"Oh, what a pity!" interrupted Mrs. Leadbatter. "You might as well let me go on payin' the hinstalments, instead of lettin' all you've paid go for nothing. Rosie ain't got much time, but I could allow 'er a 'our a day if it was my own pianner."

Lancelot explained "hire" did not mean the "hire system." But the idea of acquiring the piano having once fired Mrs. Leadbatter's brain, could not be extinguished. The unexpected conclusion arrived at was that she was to purchase the piano on the hire system, allowing it to stand in Lancelot's room, and that five shillings a week should be taken off his rent in return for six lessons of an hour each, one of the hours counterbalancing the gas grievance. Reviewing the bargain, when Mrs. Leadbatter was gone, Lancelot did not think it at all bad for him. "Use of the piano. Gas," he murmured, with a pathetic smile, recalling the advertisements he had read before lighting on Mrs. Leadbatter's. "And five shillings a week—it's a considerable relief! There's no loss of dignity either—for nobody will know. But I wonder what the governor would have said!"

The thought shook him with silent laughter; a spectator might have fancied he was sobbing.

But, after the lessons began, it might almost be said it was only when a spectator was present that he was not sobbing. For Rosie, who was an awkward, ungraceful young person, proved to be the dullest and most butter-fingered pupil ever invented for the torture of teachers; at least, so Lancelot thought, but then he had never had any other pupils, and was not patient. It must be admitted, though, that Rosie giggled perpetually, apparently finding endless humour in her own mistakes. But the climax of the horror was the attendance of Mrs. Leadbatter at the lessons, for, to Lancelot's consternation, she took it for granted that her presence was part of the contract. She marched into the room in her best cap, and sat, smiling, in the easy-chair, wheezing complacently and beating time with her foot. Occasionally she would supplement Lancelot's critical observations.

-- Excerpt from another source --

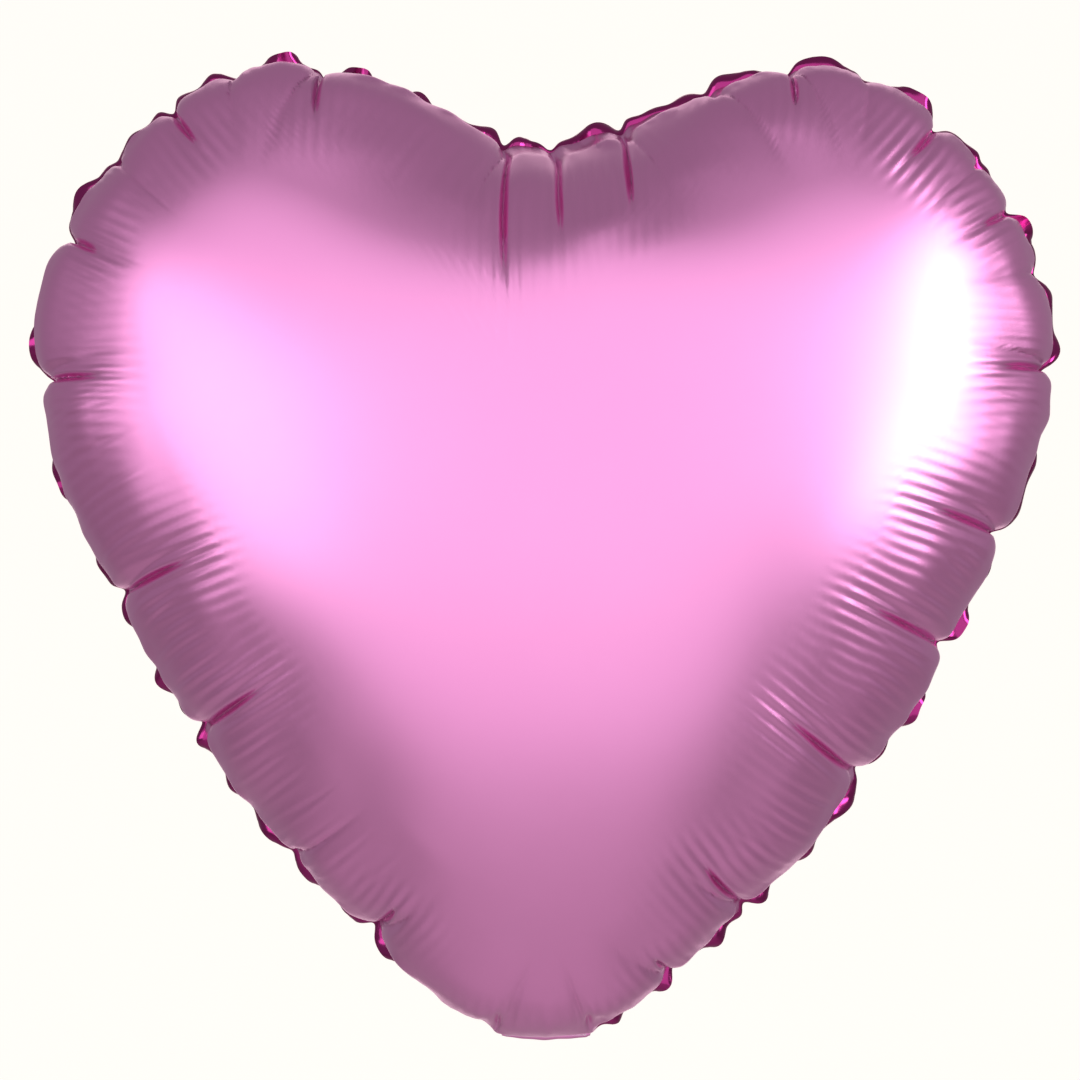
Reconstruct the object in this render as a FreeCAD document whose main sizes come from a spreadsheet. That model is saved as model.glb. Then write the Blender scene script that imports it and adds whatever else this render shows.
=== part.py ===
"""Heart-shaped foil balloon, inflated, with its tail folded up behind it.

Millimetres. +Z is up, the front faces -Y, and +X is to the right of somebody who faces the front.
The origin is at the neck, where the tail leaves the lower edge of the heart and a tie goes round it.
Two sheets of film are welded together round the edge of the heart, and two narrow films between
them make the self-closing valve. Every film is drawn with a stand-in thickness, because real film
is far thinner. The films cross the fold at the neck, so each one is drawn in two pieces there.
"""
import FreeCAD, Part
import math
import os

import Sketcher

doc = FreeCAD.newDocument("foil_balloon")

DIMENSIONS = {
    # half of the heart's outer edge: places to the right of the middle, and heights above the neck
    "notch_height": 334.0,
    "lobe_inner_offset": 45.0,
    "lobe_inner_height": 347.0,
    "lobe_offset": 101.0,
    "lobe_height": 362.6,
    "shoulder_offset": 161.0,
    "shoulder_height": 329.0,
    "widest_offset": 189.4,
    "widest_height": 268.0,
    "flank_offset": 160.0,
    "flank_height": 162.0,
    "lower_flank_offset": 114.0,
    "lower_flank_height": 87.0,
    "foot_offset": 38.0,
    "foot_height": 13.5,
    "neck_offset": 17.0,
    "neck_rise": 1.2,
    # the flat rim, where the two sheets are welded
    "film": 0.5,
    "flange_width": 6.0,
    "flange_lap": 2.0,
    # the puffed sheets
    "puff_wall": 0.8,
    "puff_depth": 92.0,
    "puff_centre_height": 205.0,
    "puff_roundness": 2.1,
    "puff_rim_power": 0.7,
    # the valve
    "valve_width": 30.0,
    "valve_length": 120.0,
    # the tail
    "tail_width": 38.0,
    "tail_length": 70.0,
    "tail_curve_radius": 200.0,
    "tail_start": 2.0,
    "hinge_drop": 0.6,
    "tail_fold_angle": 120.0,
}

OUTLINE_POINTS = [
    ("lobe_inner_offset", "lobe_inner_height"),
    ("lobe_offset", "lobe_height"),
    ("shoulder_offset", "shoulder_height"),
    ("widest_offset", "widest_height"),
    ("flank_offset", "flank_height"),
    ("lower_flank_offset", "lower_flank_height"),
    ("foot_offset", "foot_height"),
    ("neck_offset", "neck_rise"),
]
INSET_SAMPLES = 48
PUFF_SECTIONS = 9
CROWN_SHARE = 0.04
FRONT, BACK = -1, 1


def make_sheet():
    """Every driving dimension in one spreadsheet, with its name in column A and its value in B."""
    sheet = doc.addObject("Spreadsheet::Sheet", "sizes")
    for row, (name, value) in enumerate(DIMENSIONS.items(), start=1):
        sheet.set(f"A{row}", name)
        sheet.set(f"B{row}", str(value))
        sheet.setAlias(f"B{row}", name)
    doc.recompute()
    return sheet


sizes = make_sheet()


def size(name):
    return float(sizes.get(name))


# ------------------------------------------------------------------------------ the heart's outline

def closed_curve(points):
    """A smooth closed curve through points in the middle plane."""
    curve = Part.BSplineCurve()
    curve.interpolate(Points=points, PeriodicFlag=True)
    return curve


def outer_edge():
    """The outer edge of the heart, from the notch down the right side and up the left."""
    right = [(size(offset), size(up)) for offset, up in OUTLINE_POINTS]
    left = [(-offset, up) for offset, up in reversed(right)]
    outline = [(0.0, size("notch_height"))] + right + [(0.0, 0.0)] + left
    return closed_curve([FreeCAD.Vector(x, 0, z) for x, z in outline])


def inset_edge(inset):
    """The outer edge moved inwards by the same distance everywhere."""
    edge = outer_edge()
    points = []
    for step in range(INSET_SAMPLES):
        at = edge.parameterAtDistance(edge.length() * step / INSET_SAMPLES, edge.FirstParameter)
        along = edge.tangent(at)[0].normalize()
        inwards = FreeCAD.Vector(along.z, 0, -along.x)
        points.append(edge.value(at) + inwards * inset)
    return closed_curve(points)


def wire_of(curve):
    return Part.Wire([curve.toShape()])


# ---------------------------------------------------------------------------------- the two sheets

def puff_solid(side, inset, depth):
    """A pillow half: copies of the outline that shrink towards the middle as they rise."""
    rim = wire_of(inset_edge(inset))
    middle = FreeCAD.Vector(0, 0, size("puff_centre_height"))
    start = side * size("film")
    sections = []
    for step in range(PUFF_SECTIONS):
        turn = math.pi / 2 * step / (PUFF_SECTIONS - 1)
        share = CROWN_SHARE + (1 - CROWN_SHARE) * math.cos(turn)
        height = depth * (1 - share ** size("puff_roundness")) ** size("puff_rim_power")
        section = rim.copy()
        section.scale(share, middle)
        section.translate(FreeCAD.Vector(0, start + side * height, 0))
        sections.append(section)
    return Part.makeLoft(sections, True, False)


def flat_rim(side):
    """The flat band of one sheet round the heart, open at the neck where the valve comes out."""
    outer = Part.Face(wire_of(outer_edge()))
    inner = Part.Face(wire_of(inset_edge(size("flange_width") + size("flange_lap"))))
    band = outer.cut(inner).extrude(FreeCAD.Vector(0, side * size("film"), 0))
    neck_height = 4 * size("flange_width")
    neck = Part.makeBox(
        size("valve_width"), 4 * size("film"), neck_height,
        FreeCAD.Vector(-size("valve_width") / 2, -2 * size("film"), -neck_height / 2),
    )
    return band.cut(neck)


def make_sheet_panel(label, side):
    """One sheet of the heart: its puffed middle as a thin shell, and its flat rim."""
    wall = size("puff_wall")
    outside = puff_solid(side, size("flange_width"), size("puff_depth"))
    inside = puff_solid(side, size("flange_width") + wall, size("puff_depth") - wall)
    panel = doc.addObject("Part::Feature", label)
    panel.Shape = outside.cut(inside).fuse(flat_rim(side)).removeSplitter()
    panel.Placement = FreeCAD.Placement()
    panel.Label = label
    return panel


# -------------------------------------------------------------------------------- the valve's films

def new_body(label):
    body = doc.addObject("PartDesign::Body", label)
    body.Label = label
    return body


def new_sketch(body, name, plane):
    sketch = body.newObject("Sketcher::SketchObject", name)
    origin = next(part for part in body.Origin.OriginFeatures if part.Role == plane)
    sketch.AttachmentSupport = [(origin, "")]
    sketch.MapMode = "FlatFace"
    return sketch


def bind(sketch, kind, where, value, formula):
    """Adds one dimension to a sketch, and binds it to the spreadsheet."""
    number = sketch.addConstraint(Sketcher.Constraint(kind, *where, value))
    sketch.setExpression(f"Constraints[{number}]", formula)


def centred_rectangle(sketch, width, length, formulas):
    """A rectangle that stands on the sketch's X axis with its middle on the Y axis."""
    corners = [(-width / 2, 0), (width / 2, 0), (width / 2, length), (-width / 2, length)]
    points = [FreeCAD.Vector(x, y, 0) for x, y in corners]
    for here, there in zip(points, points[1:] + points[:1]):
        sketch.addGeometry(Part.LineSegment(here, there), False)
    for line in range(4):
        sketch.addConstraint(Sketcher.Constraint("Coincident", line, 2, (line + 1) % 4, 1))
    for kind, line in (("Horizontal", 0), ("Horizontal", 2), ("Vertical", 1), ("Vertical", 3)):
        sketch.addConstraint(Sketcher.Constraint(kind, line))
    sketch.addConstraint(Sketcher.Constraint("Symmetric", 0, 1, 0, 2, -1, 1))
    bind(sketch, "DistanceX", (0, 1, 0, 2), width, formulas[0])
    bind(sketch, "DistanceY", (1, 1, 1, 2), length, formulas[1])


def make_valve_film(label, side):
    """One film of the valve, from the lower edge of the heart up into the balloon."""
    body = new_body(label)
    sketch = new_sketch(body, f"{label}_outline", "XZ_Plane")
    centred_rectangle(
        sketch, size("valve_width"), size("valve_length"),
        ("sizes.valve_width", "sizes.valve_length"),
    )
    pad = body.newObject("PartDesign::Pad", f"{label}_pad")
    pad.Profile = sketch
    pad.Length = size("film")
    pad.setExpression("Length", "sizes.film")
    pad.Reversed = side == BACK
    return body


# ------------------------------------------------------------------------------- the tail's films

def tail_placement():
    """Drawn hanging down from its fold, then turned up behind the heart."""
    hinge = FreeCAD.Vector(0, 0, -size("hinge_drop"))
    return FreeCAD.Placement(hinge, FreeCAD.Rotation(FreeCAD.Vector(1, 0, 0), size("tail_fold_angle")))


def curved_strip(sketch, layer, formulas):
    """The side view of one film of the tail: a strip between two arcs about one centre."""
    radius = size("tail_curve_radius")
    sweep = size("tail_length") / radius
    start = -size("tail_start")
    near = radius + layer * size("film")
    far = near + size("film")
    centre = FreeCAD.Vector(radius, start, 0)
    normal = FreeCAD.Vector(0, 0, 1)
    for reach in (near, far):
        arc = Part.ArcOfCircle(Part.Circle(centre, normal, reach), math.pi, math.pi + sweep)
        sketch.addGeometry(arc, False)

    def end(reach, turn):
        return centre + FreeCAD.Vector(math.cos(turn), math.sin(turn), 0) * reach

    for turn in (math.pi, math.pi + sweep):
        sketch.addGeometry(Part.LineSegment(end(near, turn), end(far, turn)), False)
    for line, point in ((2, 1), (3, 2)):
        sketch.addConstraint(Sketcher.Constraint("Coincident", line, 1, 0, point))
        sketch.addConstraint(Sketcher.Constraint("Coincident", line, 2, 1, point))
    sketch.addConstraint(Sketcher.Constraint("Coincident", 0, 3, 1, 3))
    sketch.addConstraint(Sketcher.Constraint("Horizontal", 2))
    bind(sketch, "DistanceX", (-1, 1, 0, 3), radius, "sizes.tail_curve_radius")
    bind(sketch, "DistanceY", (0, 3, -1, 1), -start, "sizes.tail_start")
    bind(sketch, "Radius", (0,), near, formulas[0])
    bind(sketch, "Radius", (1,), far, formulas[1])
    bind(sketch, "DistanceY", (0, 2, 0, 1), near * math.sin(sweep), formulas[2])


def make_tail_film(label, layer, width_name):
    """One film of the tail. Layers count from the middle of the tail: 0 and 1 are on its front."""
    body = new_body(label)
    sketch = new_sketch(body, f"{label}_side", "YZ_Plane")
    near = f"(sizes.tail_curve_radius + {layer} * sizes.film)"
    far = f"(sizes.tail_curve_radius + {layer + 1} * sizes.film)"
    drop = f"{near} * sin(sizes.tail_length / sizes.tail_curve_radius * 1 rad)"
    curved_strip(sketch, layer, (near, far, drop))
    pad = body.newObject("PartDesign::Pad", f"{label}_pad")
    pad.Profile = sketch
    pad.Length = size(width_name)
    pad.setExpression("Length", f"sizes.{width_name}")
    pad.SideType = "Symmetric"
    body.Placement = tail_placement()
    return body


# --------------------------------------------------------------------------------------- the parts

parts = [
    make_sheet_panel("front_panel", FRONT),
    make_sheet_panel("back_panel", BACK),
    make_valve_film("valve_front_film", FRONT),
    make_valve_film("valve_back_film", BACK),
    make_tail_film("tail_front_film", 1, "tail_width"),
    make_tail_film("inlet_front_film", 0, "valve_width"),
    make_tail_film("inlet_back_film", -1, "valve_width"),
    make_tail_film("tail_back_film", -2, "tail_width"),
]
doc.recompute()

for thing in doc.Objects:
    faults = {"Invalid", "Error"} & set(thing.State)
    if faults:
        raise RuntimeError(f"{thing.Label} is {faults}")

os.makedirs("parts", exist_ok=True)
for part in parts:
    shape = part.Shape
    if shape.isNull() or not shape.isValid() or not shape.Solids:
        raise RuntimeError(f"{part.Label} has no valid solid")
    shape.exportStep(f"parts/{part.Label}.step")
    box = shape.BoundBox
    print(
        part.Label, len(shape.Solids), "solid", round(shape.Volume), "mm3",
        [round(number, 1) for number in (box.XMin, box.YMin, box.ZMin, box.XMax, box.YMax, box.ZMax)],
    )
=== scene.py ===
"""Heart-shaped foil balloon, inflated, with its tail folded up behind it.

Metres, in the CAD model's frame: +Z up, the front faces -Y, the origin at the neck.
The film is cut flat, larger than the inflated heart. A small film solver gives only its smooth inflated
shape. The creases, the puffs between them, the ripples and the lobes of the welded rim aren't results
of the solver: the functions below lay them in, at the places listed. They add area to the film that a
real one, which hardly stretches, would not have.
"""
import math

import bpy
import numpy as np
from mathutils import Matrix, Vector
from mathutils.bvhtree import BVHTree
from mathutils.geometry import delaunay_2d_cdt
from mathutils.kdtree import KDTree


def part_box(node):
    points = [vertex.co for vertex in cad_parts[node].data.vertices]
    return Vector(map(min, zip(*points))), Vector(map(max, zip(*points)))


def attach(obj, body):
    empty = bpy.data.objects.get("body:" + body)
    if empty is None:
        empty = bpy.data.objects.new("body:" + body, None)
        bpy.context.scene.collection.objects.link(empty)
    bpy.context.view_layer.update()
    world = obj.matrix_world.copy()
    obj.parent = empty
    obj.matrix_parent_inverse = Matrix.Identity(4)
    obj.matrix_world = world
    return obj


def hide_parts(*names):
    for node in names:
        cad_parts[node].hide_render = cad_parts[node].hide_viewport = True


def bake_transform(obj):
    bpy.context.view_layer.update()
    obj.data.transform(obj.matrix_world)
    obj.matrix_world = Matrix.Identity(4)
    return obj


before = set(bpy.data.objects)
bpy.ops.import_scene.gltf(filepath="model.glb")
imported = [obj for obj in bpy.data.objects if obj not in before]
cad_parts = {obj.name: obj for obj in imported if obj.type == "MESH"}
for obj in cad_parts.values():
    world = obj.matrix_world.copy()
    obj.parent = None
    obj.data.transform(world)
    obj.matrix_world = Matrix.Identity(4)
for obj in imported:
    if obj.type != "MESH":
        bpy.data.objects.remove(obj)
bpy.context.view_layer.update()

FRONT_LOW, FRONT_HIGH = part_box("front_panel")

# the heart: FLAT_GROWTH is how much larger the flat film is than the inflated outline, and
# ROUNDNESS bends the pillow's height into a fuller cross-section
HALF_DEPTH = -FRONT_LOW.y
FLANGE = 0.006
MIDDLE = np.array([0.0, 0.2])
FLAT_GROWTH = 1.16
RIM_STEEPNESS = 5
ROUNDNESS = 0.72

# the film solver
COARSE_STEP = 0.007
LEVELS = 2
RIM_SMOOTHING = 0.014
RIM_HOLD = 0.3
DAMPING = 0.97
# one row for each level: steps, first and last pressure, how stiff the film is against being
# squeezed, and how stiff it is against bending
PHASES = [
    (140, 0.05, 0.02, 0.01, 0.6),
    (140, 0.04, 0.015, 0.02, 0.6),
]

# the finished film: columns along the weld, and rows inwards, with half the columns at each ring
COLUMNS = 2048
RIM_ROWS = 42
RIM_BAND = 0.36
INNER_RINGS = [(0.5, 7), (0.36, 5), (0.24, 4), (0.14, 4), (0.07, 3), (0.03, 2)]
RIPPLE_LENGTH = 0.0047
RIPPLE_HEIGHT = 0.00020
CREASE_WIDTH = 0.0008
CREASE_DEPTH = 0.0056
NECK_HALF_WIDTH = 0.0185
NECK_HEIGHT = 0.0006
NECK_ARCH = 0.0014
EVENING = 0.012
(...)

"It ain't as I fears to trust 'er with you, sir," she also remarked about three times a week, "for I knows, sir, you're a gentleman. But it's the neighbours; they never can mind their own business. I told 'em you was going to give my Rosie lessons, and you know, sir, that they will talk of what don't concern 'em. And, after all, sir, it's an hour, and an hour is sixty minutes, ain't it, sir?"

And Lancelot, groaning inwardly, and unable to deny this chronometry, felt that an ironic Providence was punishing him for his attentions to Mary Ann.

And yet he only felt more tenderly towards Mary Ann. Contrasted with these two vulgar females, whom he came to conceive as her oppressors, sitting in gauds and finery, and taking lessons which had better befitted their Cinderella—the figure of Mary Ann definitely reassumed some of its antediluvian poetry, if we may apply the adjective to that catastrophic washing of the steps. And Mary Ann herself had grown gloomier—once or twice he thought she had been crying, though he was too numbed and apathetic to ask, and was incapable of suspecting that Rosie had anything to do with her tears. He hardly noticed that Rosie had taken to feeding the canary; the question of how he should feed himself was becoming every day more and more menacing. He saw starvation slowly closing in upon him like the walls of a torture-chamber. He had grown quite familiar with the pawnshop now, though he still slipped in as though his goods were stolen.

And at last there came a moment when Lancelot felt he could bear it no longer. And then he suddenly saw daylight. Why should he teach only Rosie? Nay, why should he teach Rosie at all? If he was reduced to giving lessons—and after all it was no degradation to do so, no abandonment of his artistic ideal, rather a solution of the difficulty so simple that he wondered it had not occurred to him before—why should he give them at so wretched a price? He would get another pupil, other pupils, who would enable him to dispense with the few shillings he made by Rosie. He would not ask anybody to recommend him pupils—there was no need for his acquaintances to know, and if he asked Peter, Peter would probably play him some philanthropic trick. No, he would advertise.

After he had spent his last gold breast-pin in advertisements, he realised that to get piano-forte pupils in London was as easy as to get songs published. By the time he had quite realised it, it was May, and then he sat down to realise his future.

The future was sublimely simple—as simple as his wardrobe had grown. All his clothes were on his back. In a week or two he would be on the streets; for a poor widow could not be expected to lodge, partially board (with use of the piano, gas), an absolutely penniless young gentleman, though he combined the blood of twenty county families with the genius of a pleiad of tone-poets.